**What the task requires:** Write the material out again exactly as it stands.

**Material:**
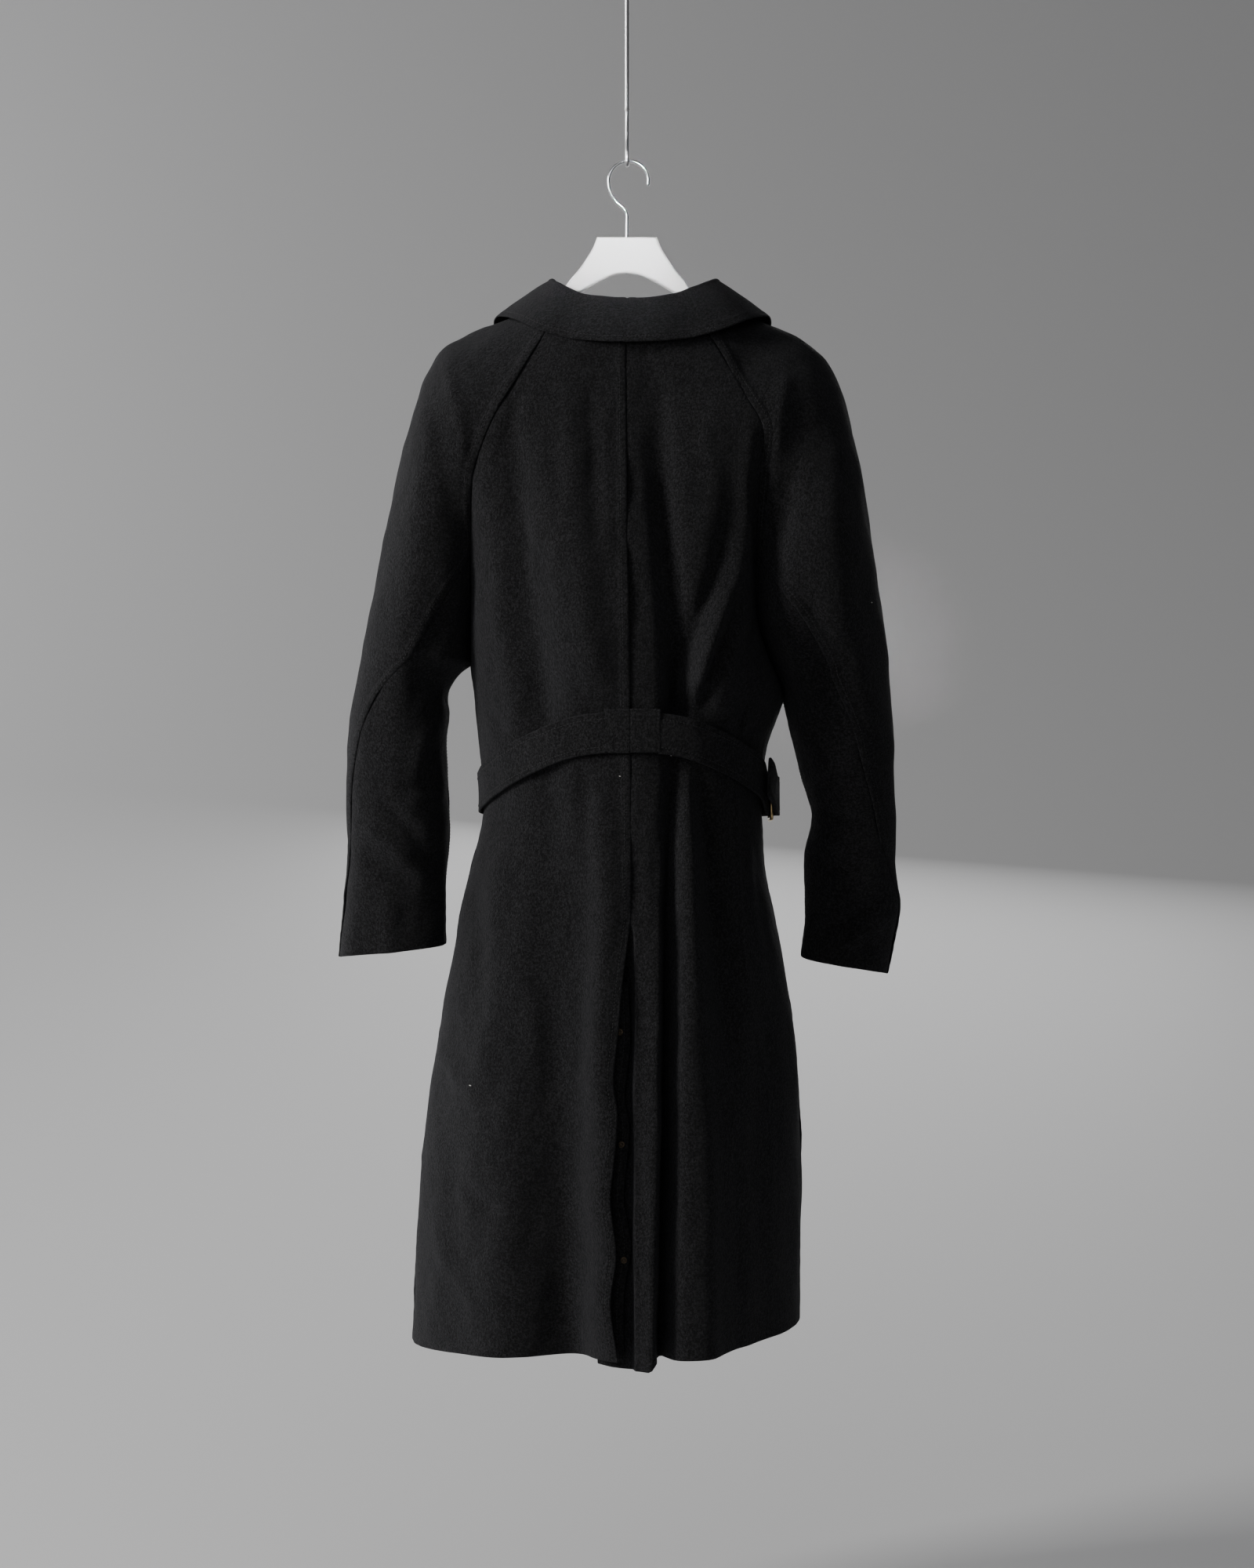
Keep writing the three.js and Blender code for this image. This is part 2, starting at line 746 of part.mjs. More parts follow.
SNAPS.forEach((snap, i) => {
  const v = vAtZ('back', LEFT, 0, snap.z);
  const share = (at(FLY_EDGE, 'z', snap.z).x - snap.x) / FLY_WIDTH;
  const normal = normalAt(flyPoint, share, v, 1);
  const disc = discGeometry(SNAP_DIAMETER, SNAP_THICKNESS, SNAP_RIM, 10);
  addPiece(`vent_snap_${i + 1}`, layOn(disc, flyPoint(share, v), normal, SNAP_SEAT), BRASS_MATERIAL);
});

// Fronts: the left one lies over the right one at the button line.
const FRONT_COLUMNS = 6;
const LAP_SHARE = 0.72;
const LAP_SOFTNESS = 30;

for (const side of [LEFT, RIGHT]) {
  const surface = (t, v) => {
    const p = bodyPoint('front', side, t, v);
    if (side === RIGHT) {
      const sink = 1 - smooth((p.x - FRONT_OVERLAP - 4) / LAP_SOFTNESS);
      p.y -= sink * (CLOTH + 3 * SEAM_GAP);
    }
    return p;
  };
  const columnsAt = (v) => {
    const width = Math.abs(at(v < 1 ? FRONT_RAGLAN[side] : BACK_SIDE[side], 'v', v).x);
    const lap = -FRONT_OVERLAP / width * LAP_SHARE;
    return [lap, lap / 2, 0, -lap / 2, ...evenly(-lap, 1, FRONT_COLUMNS)];
  };
  addPiece(`front_${SIDE_NAMES[side]}`, clothWall(surface, side, BODY_ROWS, columnsAt), CLOTH_MATERIAL);
}

// Sleeves: an upper piece over shoulder, outside and front, and an under piece behind.
const UPPER_SLEEVE_COLUMNS = 12;
const UNDER_SLEEVE_COLUMNS = 5;
const ELBOW_GAP_SHARE = 0.0008;

for (const side of [LEFT, RIGHT]) {
  const name = SIDE_NAMES[side];
  const seam = ELBOW_SEAM[side];
  const surface = (t, v) => sleevePoint(side, t, v);
  const shareAt = (v) => at(seam, 'v', v).share;
  const rows = [...SLEEVE_ROWS, seam[0].v].sort((a, b) => a - b);
  const upperStart = (v) => (v < seam[0].v ? 0 : shareAt(v) + ELBOW_GAP_SHARE);
  addPiece(`sleeve_${name}_upper`, clothWall(surface, -side, rows,
    (v) => evenly(upperStart(v), 1, UPPER_SLEEVE_COLUMNS)), CLOTH_MATERIAL);
  addPiece(`sleeve_${name}_under`, clothWall(surface, -side, rows.filter((v) => v >= seam[0].v),
    (v) => evenly(0, shareAt(v) - ELBOW_GAP_SHARE, UNDER_SLEEVE_COLUMNS)), CLOTH_MATERIAL);
}

// Collar: a stand on the neck edge that folds over into the fall.
const COLLAR_FOLD = table('u left right y z', [
  [0.00, 0, 0, -76, -351],
  [0.10, -22, 26, -75, -350],
  [0.20, -45, 50, -69, -345.5],
  [0.30, -62, 70, -60, -337],
  [0.40, -75, 88, -42, -327.5],
  [0.47, -80, 95.5, -18, -322.5],
  [0.55, -76, 90, 8, -331],
  [0.70, -56, 62, 40, -366],
  [0.85, -30, 32, 56, -400],
  [1.00, -5, 5, 64, -420],
]);
const COLLAR_EDGE = table('u left right y z', [
  [0.00, 0, 0, -102, -401],
  [0.10, -30, 34, -100, -400],
  [0.20, -62, 66, -92, -395.5],
  [0.30, -93, 101, -84, -385],
  [0.38, -118, 130, -60, -371],
  [0.46, -140.5, 152.5, -10, -361.5],
  [0.54, -142, 153, 24, -374],
  [0.70, -118, 124, 62, -425],
  [0.85, -82, 84, 80, -470],
  [1.00, -46, 46, 88, -500],
]);
const COLLAR_FOLD_RADIUS = 4;
const COLLAR_SEAT = 0.5;
const COLLAR_TURN = 160;
const NECK_RISE = 1.4;
const NECK_SPLIT = { back: 0.3, front: 0.6 };
const COLLAR_END = 0.985;
const COLLAR_COLUMNS = [
  ...evenly(0, NECK_SPLIT.back, 5),
  ...evenly(NECK_SPLIT.back, NECK_SPLIT.front, 6).slice(1),
  ...evenly(NECK_SPLIT.front, COLLAR_END, 6).slice(1),
];

// The neck edge at one place round the collar, on the inner face of the walls.
function neckPoint(side, u) {
  const low = 0.001;
  if (u <= NECK_SPLIT.back) {
    const t = u / NECK_SPLIT.back;
    const surface = (a, b) => bodyPoint('back', side, a, b);
    return surface(t, 0).addScaledVector(normalAt(surface, t, low, -side), -CLOTH);
  }
  if (u <= NECK_SPLIT.front) {
    const t = (u - NECK_SPLIT.back) / (NECK_SPLIT.front - NECK_SPLIT.back);
    const surface = (a, b) => sleevePoint(side, a, b);
    return surface(t, 0).addScaledVector(normalAt(surface, t, low, -side), -CLOTH)
      .add(vec(0, 0, NECK_RISE));
  }
  const t = 1 - (u - NECK_SPLIT.front) / (1 - NECK_SPLIT.front);
  const surface = (a, b) => bodyPoint('front', side, a, b);
  return surface(t, 0).addScaledVector(normalAt(surface, t, low, side), -CLOTH);
}

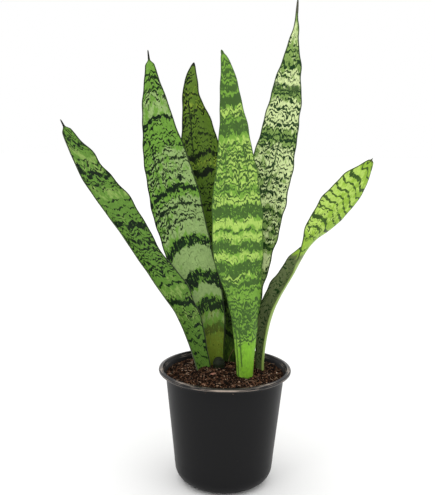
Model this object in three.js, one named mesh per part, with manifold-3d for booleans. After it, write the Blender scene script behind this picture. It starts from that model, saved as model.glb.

**Output for this task:**
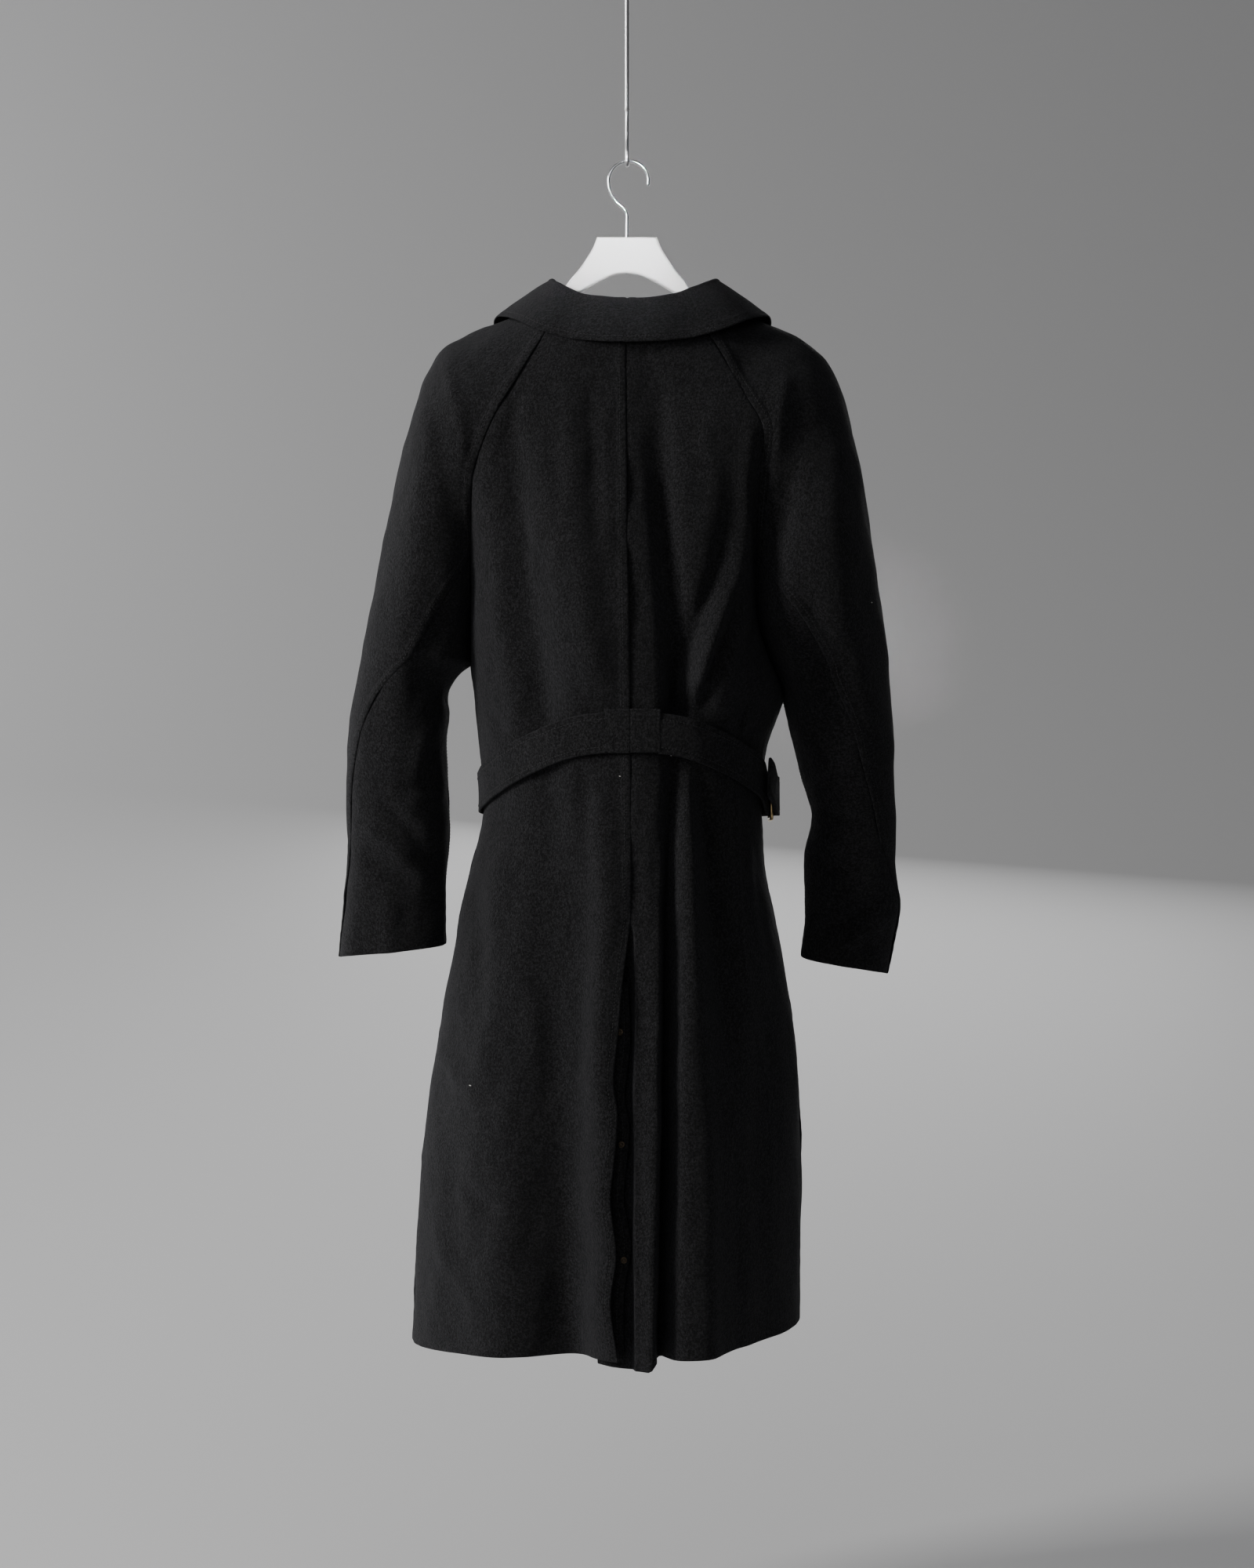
Keep writing the three.js and Blender code for this image. This is part 2, starting at line 746 of part.mjs. More parts follow.
SNAPS.forEach((snap, i) => {
  const v = vAtZ('back', LEFT, 0, snap.z);
  const share = (at(FLY_EDGE, 'z', snap.z).x - snap.x) / FLY_WIDTH;
  const normal = normalAt(flyPoint, share, v, 1);
  const disc = discGeometry(SNAP_DIAMETER, SNAP_THICKNESS, SNAP_RIM, 10);
  addPiece(`vent_snap_${i + 1}`, layOn(disc, flyPoint(share, v), normal, SNAP_SEAT), BRASS_MATERIAL);
});

// Fronts: the left one lies over the right one at the button line.
const FRONT_COLUMNS = 6;
const LAP_SHARE = 0.72;
const LAP_SOFTNESS = 30;

for (const side of [LEFT, RIGHT]) {
  const surface = (t, v) => {
    const p = bodyPoint('front', side, t, v);
    if (side === RIGHT) {
      const sink = 1 - smooth((p.x - FRONT_OVERLAP - 4) / LAP_SOFTNESS);
      p.y -= sink * (CLOTH + 3 * SEAM_GAP);
    }
    return p;
  };
  const columnsAt = (v) => {
    const width = Math.abs(at(v < 1 ? FRONT_RAGLAN[side] : BACK_SIDE[side], 'v', v).x);
    const lap = -FRONT_OVERLAP / width * LAP_SHARE;
    return [lap, lap / 2, 0, -lap / 2, ...evenly(-lap, 1, FRONT_COLUMNS)];
  };
  addPiece(`front_${SIDE_NAMES[side]}`, clothWall(surface, side, BODY_ROWS, columnsAt), CLOTH_MATERIAL);
}

// Sleeves: an upper piece over shoulder, outside and front, and an under piece behind.
const UPPER_SLEEVE_COLUMNS = 12;
const UNDER_SLEEVE_COLUMNS = 5;
const ELBOW_GAP_SHARE = 0.0008;

for (const side of [LEFT, RIGHT]) {
  const name = SIDE_NAMES[side];
  const seam = ELBOW_SEAM[side];
  const surface = (t, v) => sleevePoint(side, t, v);
  const shareAt = (v) => at(seam, 'v', v).share;
  const rows = [...SLEEVE_ROWS, seam[0].v].sort((a, b) => a - b);
  const upperStart = (v) => (v < seam[0].v ? 0 : shareAt(v) + ELBOW_GAP_SHARE);
  addPiece(`sleeve_${name}_upper`, clothWall(surface, -side, rows,
    (v) => evenly(upperStart(v), 1, UPPER_SLEEVE_COLUMNS)), CLOTH_MATERIAL);
  addPiece(`sleeve_${name}_under`, clothWall(surface, -side, rows.filter((v) => v >= seam[0].v),
    (v) => evenly(0, shareAt(v) - ELBOW_GAP_SHARE, UNDER_SLEEVE_COLUMNS)), CLOTH_MATERIAL);
}

// Collar: a stand on the neck edge that folds over into the fall.
const COLLAR_FOLD = table('u left right y z', [
  [0.00, 0, 0, -76, -351],
  [0.10, -22, 26, -75, -350],
  [0.20, -45, 50, -69, -345.5],
  [0.30, -62, 70, -60, -337],
  [0.40, -75, 88, -42, -327.5],
  [0.47, -80, 95.5, -18, -322.5],
  [0.55, -76, 90, 8, -331],
  [0.70, -56, 62, 40, -366],
  [0.85, -30, 32, 56, -400],
  [1.00, -5, 5, 64, -420],
]);
const COLLAR_EDGE = table('u left right y z', [
  [0.00, 0, 0, -102, -401],
  [0.10, -30, 34, -100, -400],
  [0.20, -62, 66, -92, -395.5],
  [0.30, -93, 101, -84, -385],
  [0.38, -118, 130, -60, -371],
  [0.46, -140.5, 152.5, -10, -361.5],
  [0.54, -142, 153, 24, -374],
  [0.70, -118, 124, 62, -425],
  [0.85, -82, 84, 80, -470],
  [1.00, -46, 46, 88, -500],
]);
const COLLAR_FOLD_RADIUS = 4;
const COLLAR_SEAT = 0.5;
const COLLAR_TURN = 160;
const NECK_RISE = 1.4;
const NECK_SPLIT = { back: 0.3, front: 0.6 };
const COLLAR_END = 0.985;
const COLLAR_COLUMNS = [
  ...evenly(0, NECK_SPLIT.back, 5),
  ...evenly(NECK_SPLIT.back, NECK_SPLIT.front, 6).slice(1),
  ...evenly(NECK_SPLIT.front, COLLAR_END, 6).slice(1),
];

// The neck edge at one place round the collar, on the inner face of the walls.
function neckPoint(side, u) {
  const low = 0.001;
  if (u <= NECK_SPLIT.back) {
    const t = u / NECK_SPLIT.back;
    const surface = (a, b) => bodyPoint('back', side, a, b);
    return surface(t, 0).addScaledVector(normalAt(surface, t, low, -side), -CLOTH);
  }
  if (u <= NECK_SPLIT.front) {
    const t = (u - NECK_SPLIT.back) / (NECK_SPLIT.front - NECK_SPLIT.back);
    const surface = (a, b) => sleevePoint(side, a, b);
    return surface(t, 0).addScaledVector(normalAt(surface, t, low, -side), -CLOTH)
      .add(vec(0, 0, NECK_RISE));
  }
  const t = 1 - (u - NECK_SPLIT.front) / (1 - NECK_SPLIT.front);
  const surface = (a, b) => bodyPoint('front', side, a, b);
  return surface(t, 0).addScaledVector(normalAt(surface, t, low, side), -CLOTH);
}

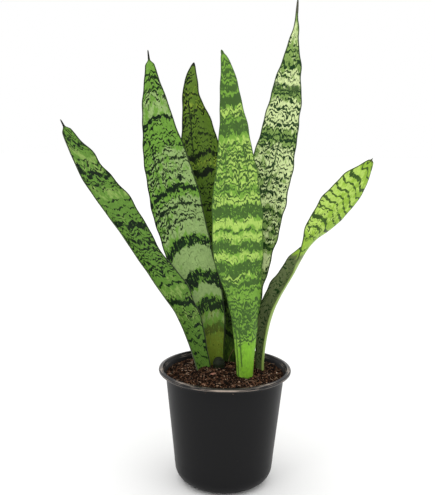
Model this object in three.js, one named mesh per part, with manifold-3d for booleans. After it, write the Blender scene script behind this picture. It starts from that model, saved as model.glb.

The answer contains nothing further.